What is asked
Copy each line exactly. Leave nothing out.

Dataset section
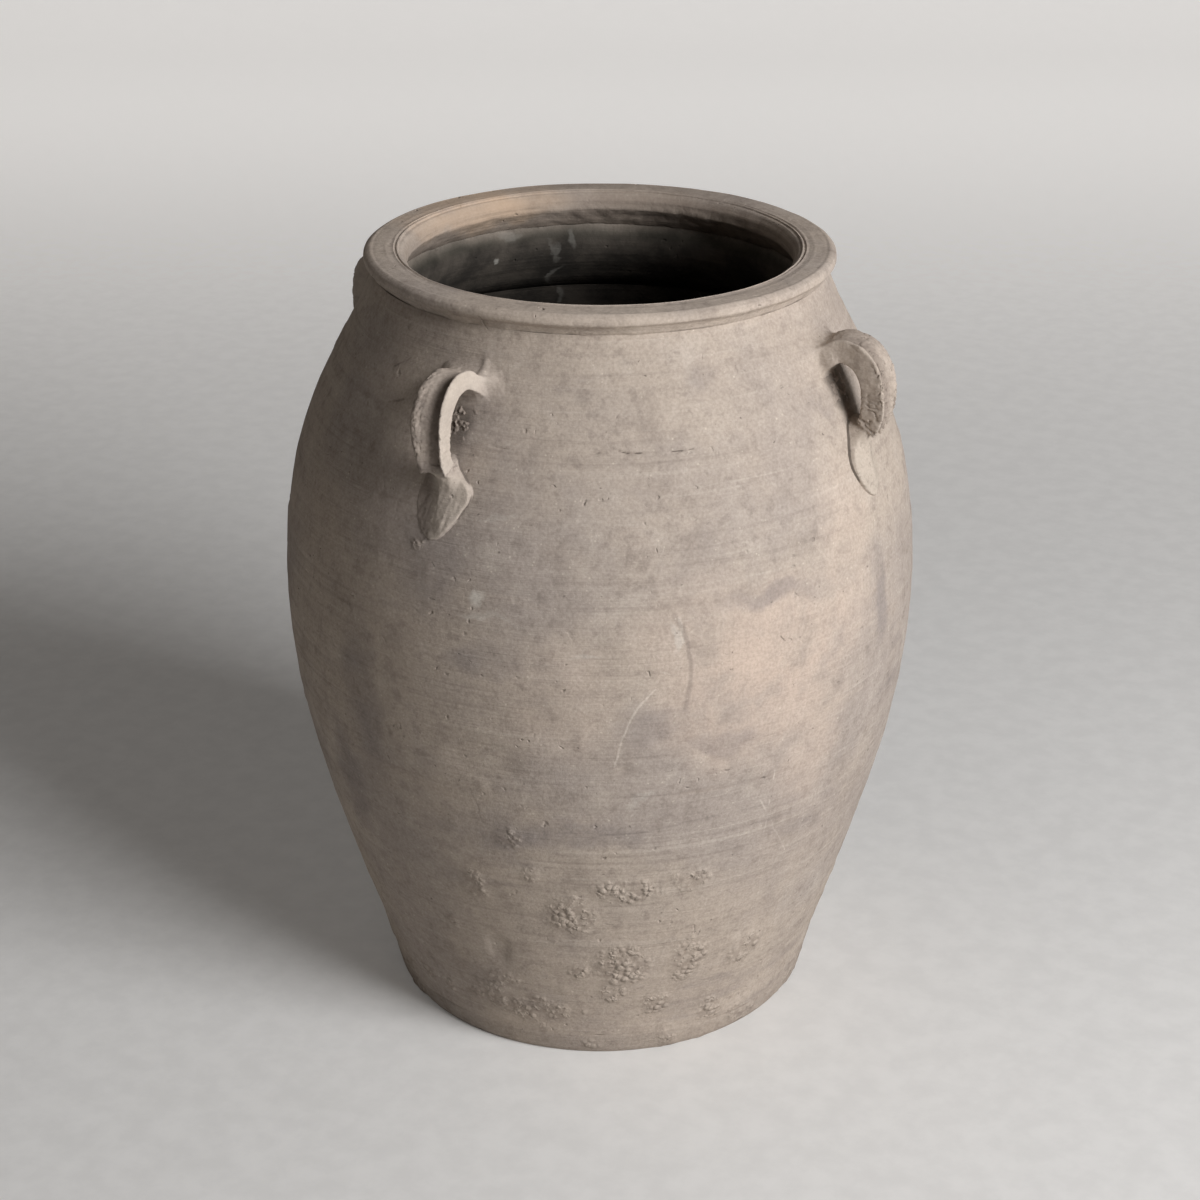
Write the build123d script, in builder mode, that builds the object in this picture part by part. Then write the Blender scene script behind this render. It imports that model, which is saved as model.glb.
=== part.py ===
# An olive jar of coarse unglazed clay. It is thrown in sections that are luted
# together, and four pulled strap handles are set through its shoulder.
# Lengths are in millimetres and angles in degrees. +Z is up, and the origin is
# the centre of the underside, on the surface that the jar stands on.
import math
import os

from build123d import *

os.makedirs("parts", exist_ok=True)

# The pot
jar_height = 380.0
foot_radius = 105.5
belly_radius = 153.5
belly_height = 213.0
neck_radius = 106.0
wall_thickness = 11.0
base_thickness = 11.0
foot_bevel = 1.5
cove_width = 7.0

# The collar, from the neck up to the flat top of the lip
collar_height = 10.0
rim_width = 20.5
lip_overhang = 4.5
lip_thickness = 7.0
lip_round = 3.5
lip_under_share = 0.78
bevel_width = 3.5
bevel_drop = 4.5
throat_length = 5.0

# The seam between the two thrown sections, below the rim's top
shoulder_seam_drop = 55.5

# The handles. A strap is pulled out of the shoulder, arches over and runs down
# to a kink, where the thumb pressed it on the wall as a leaf. A tang holds it
# through the shoulder and ends in a pad inside.
handle_root_drop = 33.5
handle_length = 63.5
handle_reach = 28.5
strap_width = 16.0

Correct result
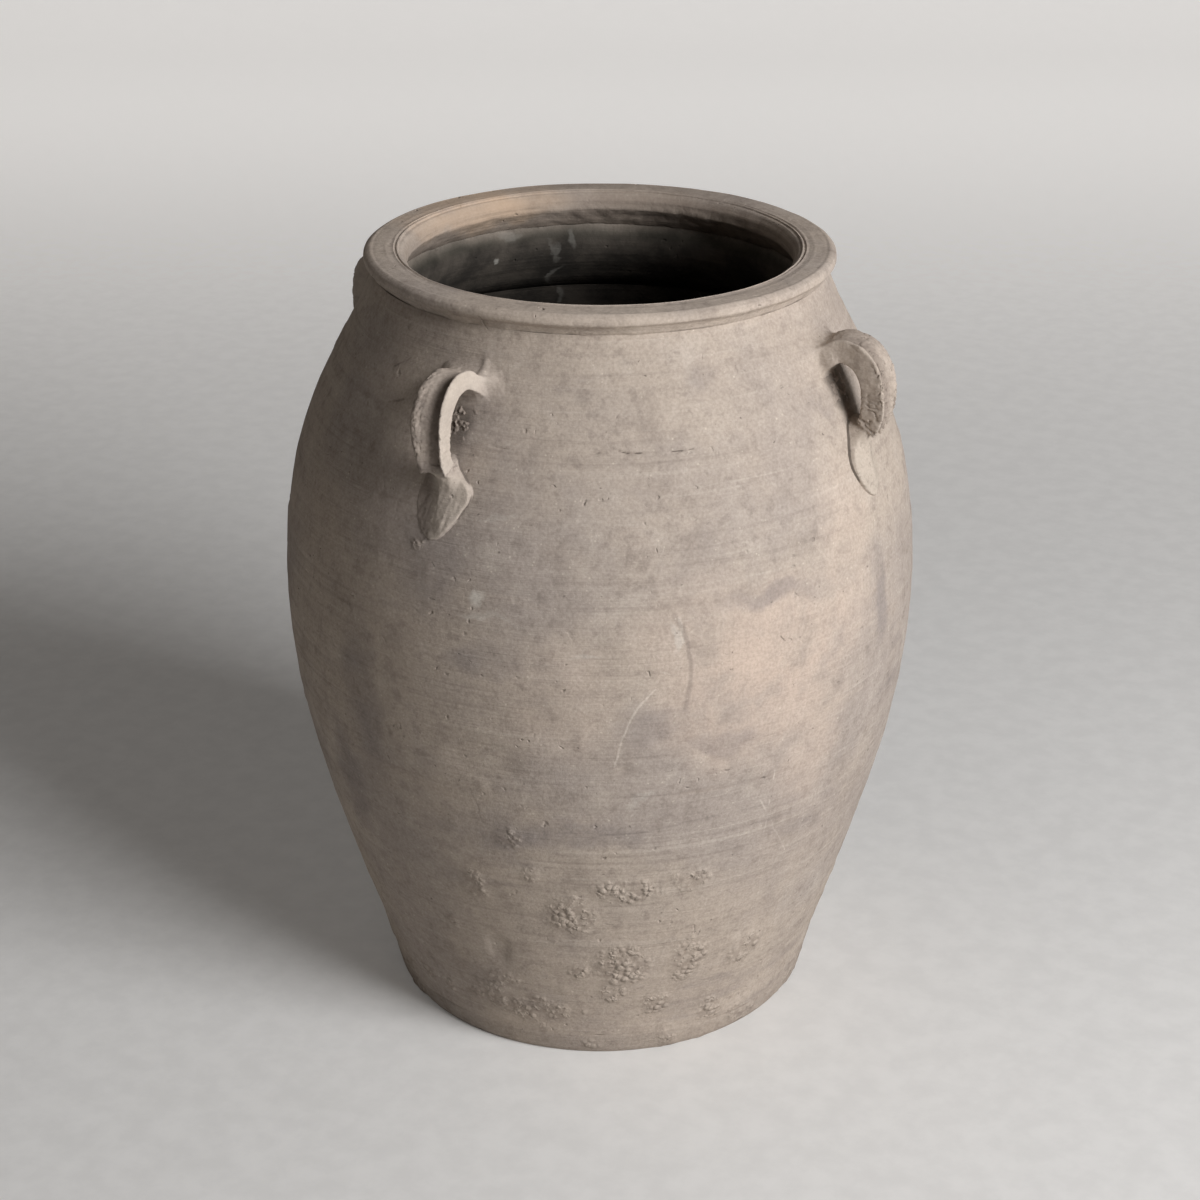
Write the build123d script, in builder mode, that builds the object in this picture part by part. Then write the Blender scene script behind this render. It imports that model, which is saved as model.glb.
=== part.py ===
# An olive jar of coarse unglazed clay. It is thrown in sections that are luted
# together, and four pulled strap handles are set through its shoulder.
# Lengths are in millimetres and angles in degrees. +Z is up, and the origin is
# the centre of the underside, on the surface that the jar stands on.
import math
import os

from build123d import *

os.makedirs("parts", exist_ok=True)

# The pot
jar_height = 380.0
foot_radius = 105.5
belly_radius = 153.5
belly_height = 213.0
neck_radius = 106.0
wall_thickness = 11.0
base_thickness = 11.0
foot_bevel = 1.5
cove_width = 7.0

# The collar, from the neck up to the flat top of the lip
collar_height = 10.0
rim_width = 20.5
lip_overhang = 4.5
lip_thickness = 7.0
lip_round = 3.5
lip_under_share = 0.78
bevel_width = 3.5
bevel_drop = 4.5
throat_length = 5.0

# The seam between the two thrown sections, below the rim's top
shoulder_seam_drop = 55.5

# The handles. A strap is pulled out of the shoulder, arches over and runs down
# to a kink, where the thumb pressed it on the wall as a leaf. A tang holds it
# through the shoulder and ends in a pad inside.
handle_root_drop = 33.5
handle_length = 63.5
handle_reach = 28.5
strap_width = 16.0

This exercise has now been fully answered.